To sew the belt loops you’ll need
- Sewing machine
- Edge presser foot (optional)
- Serger (optional)
- Press template (optional)
- Topstitching thread for the needle
- Sewing machine thread in the bobbin
- Size 90/14 to 110/18 denim needle or a topstitching needle (see below for more info)
Recommended notions and tools for sewing belt loops
(Amazon affiliate links)
A Jeans/Denim machine needle is fine too if you can’t locate topstitching version.
My favourite denim thread is Gûtermann’s Extra Strong (M782) colour 968. It’s also available as a 30 metre buttonhole thread, but I think the 100 meters one is more value for the money. The 412 colour is nice too, it’s a little bit more bright and rich.
You can get the same colours from Gûtermans Sew-All thread (regular sewing machine thread), which is what I recommend for the bobbin thread to minimise the pain of topstitching on a regular sewing machine. Again check my topstitching tutorial for more info on why,
An edge stitch presser foot is a nice addition and will make topstitching the belt loops easier on your sewing machine. I think pretty much all sewing machine brands have a version of this foot. I have an old Bernina machine that actually has two versions of this foot, the one I have (number 5) also works as a blind hem stitch foot.
Tutorial for sewing the belt loop strip
1. Cut and overcast the denim fabric strip.
The strip should be approximately 3X the finished width. Use a wide serger 3-thread overlock or a sewing machine zigzag or overlock stitch to cover the edges.
2. Fold and press the belt loop strip
To make this easier use a paper press template the same width as the finished belt loop and add a line slightly inside of the edge as a folding guide. Fold 1/3 of the strip, press and fold a second time over the edge. If you are using a press template, wrap the fabric strip around the template and press.

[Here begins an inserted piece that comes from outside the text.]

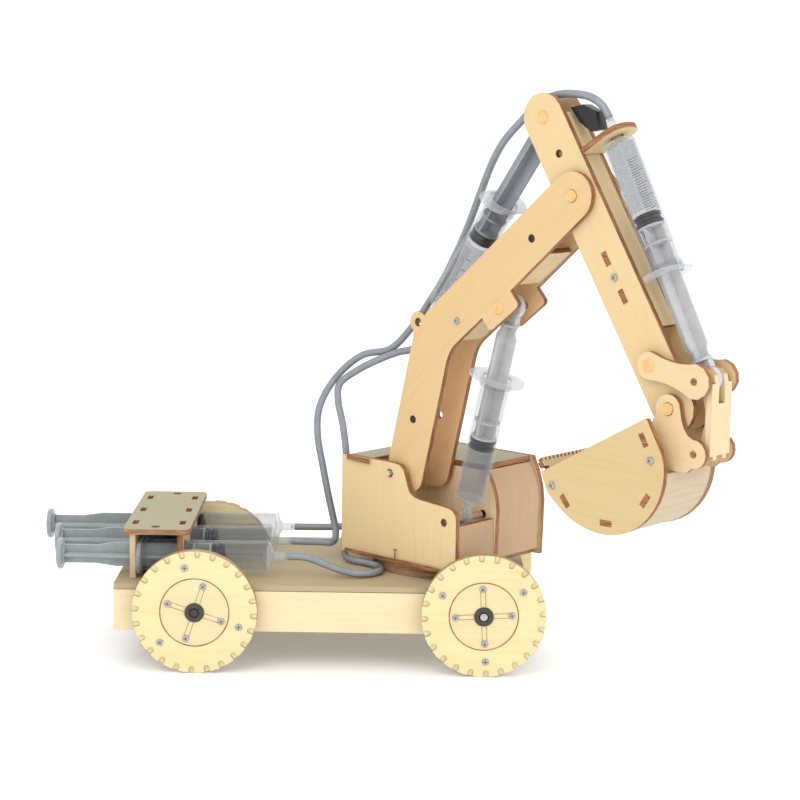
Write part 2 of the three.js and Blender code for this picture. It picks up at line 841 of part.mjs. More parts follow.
// Working syringes of the arm
const heldLong = BARREL_LONG - HOLDER_RISE;
const heldBarrel = joined(barrelShell(-9, heldLong), flange(18, 30, heldLong));
const heldPlunger = PLUNGER_LONG + HOLDER_RISE;
const slaves = [
  ["boom", S_BASE, C_LUG, slaveBarrel(13, 31, 24), PLUNGER_LONG],
  ["stick", D_BOSS, T_TOP, slaveBarrel(8.9, 18, 30), PLUNGER_LONG],
  ["bucket", E_HOLDER, P1_LINK, heldBarrel, heldPlunger],
];
slaves.forEach(([name, base, end, barrel, long]) => {
  laid(turret, name + "_barrel", barrel, clear, base, end);
  const start = reach(base, end) - long;
  laid(turret, name + "_plunger", slavePlunger(long), plungerWhite, base, end, start);
});

// Hoses between each control syringe and the syringe it works
class Route extends THREE.Curve {
  constructor(points) {
    super();
    const at = points.map((p) => new THREE.Vector3(...p));
    this.inner = new THREE.CatmullRomCurve3(at, false, "centripetal");
  }
  getPoint(t, target = new THREE.Vector3()) {
    return this.inner.getPointAt(Math.min(Math.max(t, 0), 1), target);
  }
}
function hose(points, steps) {
  const circle = new THREE.Shape();
  circle.absarc(0, 0, HOSE_R, 0, 2 * Math.PI, false);
  return new THREE.ExtrudeGeometry(circle, {
    steps,
    extrudePath: new Route(points),
    curveSegments: 4,
    bevelEnabled: false,
  });
}
// A place given in the turret's own frame, as seen from the chassis
const fromTurret = (a, l, h) => {
  const c = Math.cos(rad(TURRET_YAW));
  const s = Math.sin(rad(TURRET_YAW));
  return [SWING_X + a * c + l * s, -a * s + l * c, h];
};
const NOZZLE_X = FLANGE_X + CONTROL_LONG - 2;
add(
  kit,
  "hose_stick",
  hose(
    [
      [NOZZLE_X + 0.4, CONTROL_Y[0], CONTROL_Z],
      [-19, -37.2, 57.6],
      [-7, -38.4, 53.6],
      [3, -39.3, 50.4],
      [13, -38.5, 49.4],
      [20.5, -31.5, 49.3],
      [20.5, -21.5, 49.3],
      [14, -13, 49.3],
      [6, -7, 49.3],
      [2.2, -1.5, 49.6],
      [0.8, 3.6, 51.8],
      [0.6, 6.6, 57],
      [1, 7.6, 66],
      [1.4, 8, 84],
      [1.2, 8.5, 104],
      [-1, 11, 122],
      [-4, 14.5, 136],
      [-3.5, 14.5, 145],
      [6, 9.5, 153.6],
      fromTurret(-26, -22, 162.5),
      fromTurret(-16, -20, 166.5),
      fromTurret(-7, BAY_MID, 168.8),
      fromTurret(0, BAY_MID, 172.6),
      fromTurret(3.3, BAY_MID, 178.7),
    ],
    46,
  ),
  hoseGrey,
);
add(
  kit,
  "hose_bucket",
  hose(
    [
      [NOZZLE_X + 0.4, CONTROL_Y[1], CONTROL_Z],
      [-19, 0, 57.9],
      [-11, 0.8, 57.5],
      [-5, 7.5, 57.4],
      [-4.6, 13, 61.5],
      [-6.5, 15.5, 70],
      [-9, 16, 81],
      [-12, 16.5, 96],
      [-15.5, 17, 116],
      [-15, 18, 130],
      [-10, 18.5, 142],
      [-1, 18, 153.6],
      [10, 12, 162.6],
      fromTurret(-24, -18, 167.4),
      fromTurret(-11, -15, 180.5),
      fromTurret(1, -14, 196),
      fromTurret(11, -13, 211),
      fromTurret(25, -14, 234),
      fromTurret(38, -16, 259),
      fromTurret(46, -18, 272.5),
      fromTurret(55, BAY_MID, 284),
      fromTurret(66, BAY_MID, 294.5),
      fromTurret(77, BAY_MID, 303.5),
      fromTurret(88, BAY_MID, 308.4),
      fromTurret(101, BAY_MID, 309.4),
      fromTurret(111, BAY_MID, 307.6),
      fromTurret(117.6, BAY_MID, 303.8),
      fromTurret(122.1, BAY_MID, 298),
    ],
    56,
  ),
  hoseGrey,
);
add(
  kit,
  "hose_boom",
  hose(
    [
      [NOZZLE_X + 0.4, CONTROL_Y[2], CONTROL_Z],
      [-17, 36.8, 58],
      [-6, 35.4, 58.6],
      [2, 31.8, 60.2],
      [9, 26, 62.6],
      fromTurret(-41, HOSE_DOOR[0], HOSE_DOOR[1]),
      fromTurret(-30, -13, 64),
      fromTurret(-10, -17, 62),
      fromTurret(6, BAY_MID, 60),
      fromTurret(20, BAY_MID, 59.6),
      fromTurret(28.4, BAY_MID, 63),
      fromTurret(31.6, BAY_MID, 71.8),
    ],
    24,
  ),
  hoseGrey,
);

// The part's own origin is under the middle of its box, on the ground
const whole = new THREE.Box3().setFromObject(kit, true);
const middle = whole.getCenter(new THREE.Vector3());
kit.position.set(-middle.x, -middle.y, -whole.min.z);

export default kit;
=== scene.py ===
import math

import bmesh
import bpy
from mathutils import Matrix, Vector


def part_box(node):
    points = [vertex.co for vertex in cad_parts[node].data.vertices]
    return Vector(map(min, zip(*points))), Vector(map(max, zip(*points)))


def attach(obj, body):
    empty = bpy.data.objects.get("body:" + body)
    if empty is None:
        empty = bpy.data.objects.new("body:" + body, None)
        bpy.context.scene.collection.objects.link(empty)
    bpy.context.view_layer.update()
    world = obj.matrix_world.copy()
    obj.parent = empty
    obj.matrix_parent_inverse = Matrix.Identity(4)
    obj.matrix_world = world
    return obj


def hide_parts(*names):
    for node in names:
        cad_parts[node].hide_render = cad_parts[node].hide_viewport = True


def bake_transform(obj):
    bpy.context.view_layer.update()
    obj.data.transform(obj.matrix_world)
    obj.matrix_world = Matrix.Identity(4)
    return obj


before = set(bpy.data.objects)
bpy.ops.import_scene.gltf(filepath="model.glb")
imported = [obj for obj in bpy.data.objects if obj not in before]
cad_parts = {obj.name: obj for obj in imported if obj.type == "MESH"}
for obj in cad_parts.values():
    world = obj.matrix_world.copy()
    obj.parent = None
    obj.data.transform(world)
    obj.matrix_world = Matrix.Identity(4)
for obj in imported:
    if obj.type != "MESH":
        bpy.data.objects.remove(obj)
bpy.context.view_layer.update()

MM = 0.001

# ---------------------------------------------------------------- places
# The deck and the swing ring say where the chassis's own zero and the turret's are.
DECK_TOP = 47
SWING_X = 55
TURRET_YAW = math.radians(42)
BAY_MID = -19.75

ring_low, ring_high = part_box("swing_ring")
deck_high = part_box("deck")[1]
ZERO = Vector(
    (
        (ring_low.x + ring_high.x) / 2 - SWING_X * MM,
        (ring_low.y + ring_high.y) / 2,
        deck_high.z - DECK_TOP * MM,
    )
)
FORWARD = Vector((math.cos(TURRET_YAW), -math.sin(TURRET_YAW), 0))
ACROSS = Vector((math.sin(TURRET_YAW), math.cos(TURRET_YAW), 0))
UP = Vector((0, 0, 1))
X_AXIS = Vector((1, 0, 0))
Y_AXIS = Vector((0, 1, 0))


def chassis_at(x, y, z):
    """A place on the chassis in millimetres, as a point of the frame."""
    return ZERO + Vector((x, y, z)) * MM


def turret_at(a, across, h):
    """A place in the turret: forwards, across and up, in millimetres."""
    flat = FORWARD * (a * MM) + ACROSS * (across * MM)
    return chassis_at(SWING_X, 0, h) + flat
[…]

The advantage of using a press template is that it makes it easy to make the entire belt loop strip uniform in size.
3. Set up the machine
Use topstitching thread in the needle and regular sewing machine thread in the bobbin. An edge presser foot makes it easier to sew straight, but is certainly not necessary. Begin by stitching the side with the overcasted edge, as this will ensure the edge is properly secured.
4. Start sewing along the edge
Begin by stitching the side with the outer overcasted edge, as this will ensure that the edge is properly secured.
5. Stitch the other edge
Finish off by topstitching along the opposite side of the overcasted edge.
The finished loop
This method is really simple and offers you so many options when it comes to stitching and width. And you don’t need a serger to make it happen, a regular sewing machine zigzag will work just as well. Just make it a bit wider than the standard settings.
Attaching the belt loops
The method I’ll show you here makes attaching belt loops easy and precise without any special tools, except maybe a hump-jumper to make sewing over the bumpy loops easier.
To attach the belt loops you’ll need
- Topstitching thread for the needles and regular thread for the bobbin
- Denim or topstitching needle size 100 (16) or 110 (18)
- A hump-jumper to level the presser foot
Tips for sewing belt loops onto the jeans
- If you are having problems stitching over all the layers, use a hump-jumper to level the presser foot
- Try increasing the stitch length of the bartacks to make the feeding smoother.
- Use heavy topstitching thread in the spool, but regular sewing machine thread in the bobbin. This will prevent the thread from getting jammed up.
1. Cut the strip into equal loops and press and fold the edges
The folds should be about 1–1.5 cm (⅜ to ⅝”) wide. Press with an iron to set the folds. There is no need to overcast the edges, they won’t unravel and a slight fraying is part of the look on traditional denim belt loops. Here the belt loops are sewn with a coverstitch machine, which is why the inside looks a bit different than the method shown above.
2. Attach the upper edge of the belt loop.
Sew a row of straight stitching in the ridge of the upper fold. Backstitch to secure. Tip: Use a pin or a dab of basting or stick glue to keep the loop in place if it is slipping.
3. Topstitch along the lower edge
Use a narrow zigzag stitch with a shorter stitch length. Backstitch at the start and the end. For extra security let the stitch extend just outside the edge of the belt loop.
Tip: Hammer down the fabric layers with a mallet to remove bulk. This is can make a big difference if you have problems with the feeding on a domestic sewing machine.
4. Topstitch over the upper edge.
Again use a narrow zigzag stitch with a shorter stitch length and stitch a few millimetres in from the folded edge.
The finished belt loop
I placed the belt loops slightly lower than normal since I really like this as a design feature. But normally belt loops are placed higher up on the waistband.
I hope you found this tutorial helpful to get you started with sewing belt loops on jeans. In my upcoming book about sewing jeans, I show 5 different ways to sew belt loops and I also have tutorials for several different ways to attach them (such as enclosing them in the waistband).
I think the main points to take home is to A: Sew one continuous strip rather than five separate ones and B: To first attach the belt loops with a stitch inside the fold and then do the topstitching over the fold. This saves so much pain in trying to get the loops to stay put on a domestic sewing machine!